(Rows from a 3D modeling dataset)

—————

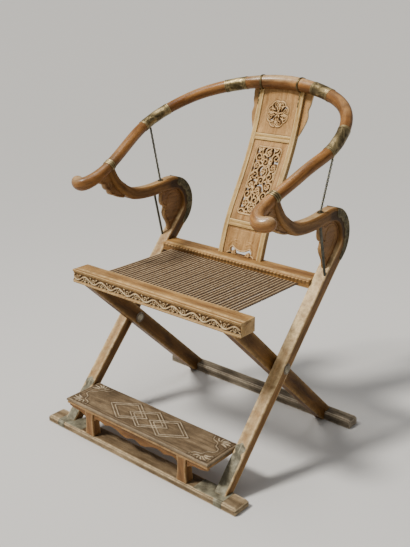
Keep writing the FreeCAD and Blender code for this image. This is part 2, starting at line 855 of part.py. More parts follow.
def pivot_pin():
    """The iron pin with a domed head at each end."""
    outer = frame_half_width + rosette_thickness
    inner = leg_inner_x - rosette_thickness - fit_gap
    pin = cross_pin(pin_radius, inner, outer, pivot_y, pivot_height)

    def head(base_x, outward):
        ball_radius = (pin_head_radius ** 2 + pin_head_height ** 2) / (2 * pin_head_height)
        ball_x = base_x + outward * (pin_head_height - ball_radius)
        ball = Part.makeSphere(ball_radius, Vector(ball_x, pivot_y, pivot_height))
        near, far = sorted((base_x, base_x + outward * pin_head_height))
        return ball.common(cross_pin(pin_head_radius, near, far, pivot_y, pivot_height))

    return pin.fuse([head(outer, 1), head(inner, -1)]).removeSplitter()


def drilled_disc(radius, near_x, far_x):
    """A disc on the pivot with running clearance round the pin."""
    disc = cross_pin(radius, near_x, far_x, pivot_y, pivot_height)
    return disc.cut(cross_pin(pin_radius + running_clearance, near_x, far_x, pivot_y, pivot_height))


def front_seat_rail():
    """The front rail, with a plain top over a sunk band for the carving."""
    front, back = front_rail_front, front_rail_back
    top, under = front_rail_top, front_rail_under
    lip, sink, groove = front_rail_lip, front_rail_sink, front_rail_groove
    points = [
        (back, under),
        (back, top),
        (front, top),
        (front, top - lip),
        (front + sink * 2, top - lip),
        (front + sink * 2, top - lip - groove),
        (front + sink, top - lip - groove),
        (front + sink, under + lip),
        (front, under + groove),
        (front, under),
    ]
    return side_polygon(points, -front_rail_length / 2, front_rail_length / 2)


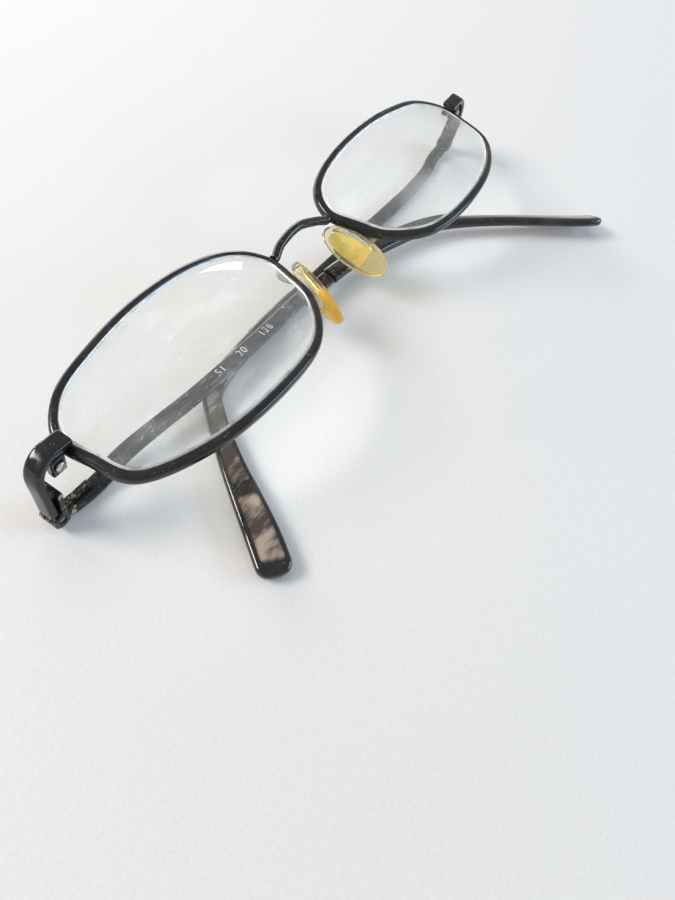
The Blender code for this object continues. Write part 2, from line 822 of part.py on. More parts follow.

—————

Exercise directions → Set the lines down exactly, from the first line of the records to the line where "pin = cross_pin(pin_radius, inner, outer, pivot_y, pivot_height)" appears, with both ends kept.

Complete output →
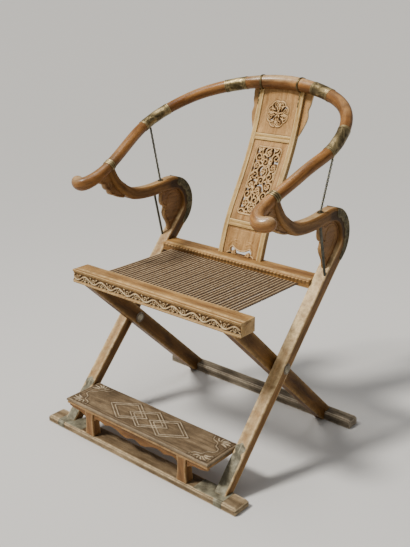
Keep writing the FreeCAD and Blender code for this image. This is part 2, starting at line 855 of part.py. More parts follow.
def pivot_pin():
    """The iron pin with a domed head at each end."""
    outer = frame_half_width + rosette_thickness
    inner = leg_inner_x - rosette_thickness - fit_gap
    pin = cross_pin(pin_radius, inner, outer, pivot_y, pivot_height)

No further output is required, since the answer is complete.